Dietro il front desk della Biblioteca civica Centrale di Torino – luogo meritorio, ottimamente fornito, e che frequento sempre con piacere – campeggia un cartello che reca scritto: Dalla cultura delle armi, alle armi della cultura.
Non mi sfugge la ratio (peraltro forse vagamente paternalistica) che soggiace al chiasmo, ma credo che la biblioteca debba disfarsi dell’insegna il prima possibile. La cultura, invero, è stata in anni recenti progressivamente “armata”. Anche in modi sibillini. Molti sedicenti intellettuali online parlano della cultura come un’arma, da usare alla bisogna, e per quanto mi sforzi non riesco a trovare una singola valenza per cui la metafora mi possa apparire accettabile. Quand’anche la si intenda come “arma a scopo difensivo” (quando poi la si adopera spesso, invece, con fare da prepotenti), allora esiste una pletora di altre possibilità per semantizzare la questione.

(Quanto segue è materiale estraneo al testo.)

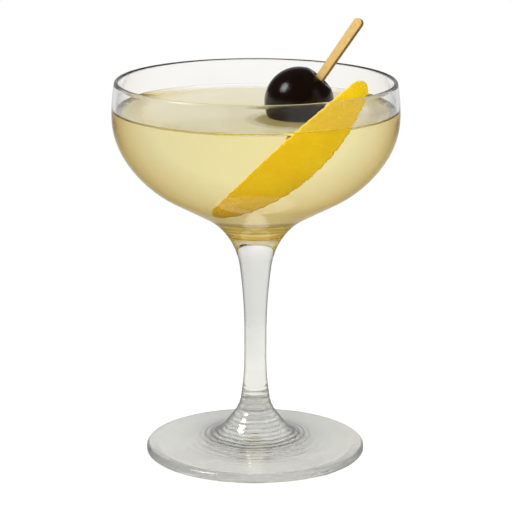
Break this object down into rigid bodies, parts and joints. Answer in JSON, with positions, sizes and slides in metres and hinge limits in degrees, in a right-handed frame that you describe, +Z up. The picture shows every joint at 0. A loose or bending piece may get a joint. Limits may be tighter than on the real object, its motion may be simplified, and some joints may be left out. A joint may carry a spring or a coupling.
{
  "type": "tuxedo cocktail",
  "caption": "Stemmed coupe holding a pale yellow cocktail, with a dark cherry on a flat wooden pick and a strip of lemon peel along the wall.",
  "frame": {"origin": "on the glass's axis, at the level of the table it stands on", "axes": "+Z up along the stem; -Y is the front, where the lemon peel lies against the wall; +X is the side the pick leans to"},
  "size_m": [0.0982, 0.0982, 0.1535],
  "materials": {
    "glass": "clear and polished",
    "drink": "clear pale yellow liquid, a little hazy",
    "lemon_peel": "waxy zest with fine pores outside, pale pith inside",
    "cherry": "wet dark fruit skin",
    "pick": "pale bare bamboo"
  },
  "bodies": {
    "root": {"glass": "glass", "drink": "drink", "lemon_peel": "lemon_peel", "cherry": "cherry", "pick": "pick"}
  },
  "joints": []
}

Peraltro durante la pandemia c’è stato un lungo dibattere rispetto alla metafora della guerra, con cui in molti avevano deciso di interpretare il Covid e i suoi effetti psicosociali. Non mi pare invece di avere udito alcun urlo indignato di questi tempi, rispetto all’incedere capillare di un’associazione fra scenario bellico-armato e “mondo culturale”.
La cultura è strumento, possibilità, rifugio e un sacco di altre cose belle e retoriche, ma se proprio dobbiamo indulgere nel retorizzarla allora almeno disarmiamola. I cultori della cultura sono spesso persone abiette, che ne fanno un uso deprecabile, di cui la boria è solo l’inizio. Molti ideologi di dittatori, vivi e morti, sono stati e sono persone fattualmente di cultura, e di questa si sono asserviti per giustificare le peggiori nefandezze. Quindi no, eviterei di continuare a perpetrare l’idea di una possibile e giustificabile associazione fra armi e cultura.
Purtroppo, ne va del chiasmo, ma magari si può trovare comunque una soluzione vagamente catchy (ammesso che quella attualmente esposta lo sia). Ad esempio: Dalla cultura delle armi, alla cultura del disarmo. Si mantiene un sistema di consonanza, si converte la fattispecie chiastica in una anaforica – comunque altrettanto seducente – si sovverte il messaggio di fondo.
Il mondo, Europa compresa, ha ormai definitivamente legittimato l’armamento a ogni piè sospinto. Oggi anche la pacifica Unione Europea ha pacificamente dato per buono che armarsi sia una necessità, da promuovere per il bene… un proiettile in fondo non ha mai ammazzato nessuno, no? E questa legittimazione prima di essere effettiva sul piano politico è stata lungamente preparata su quello simbolico. A continuare a dire “armi” si finisce come con la classica profezia che si autoavvera. Quindi proporrei umilmente uno smantellamento, che passi anzitutto dal piano discorsivo; si usi la triste parola quando è il triste caso, e la si lasci lì altrimenti, marcescente, specie in quei luoghi in cui le parole vengono custodite e al contempo fatte circolare.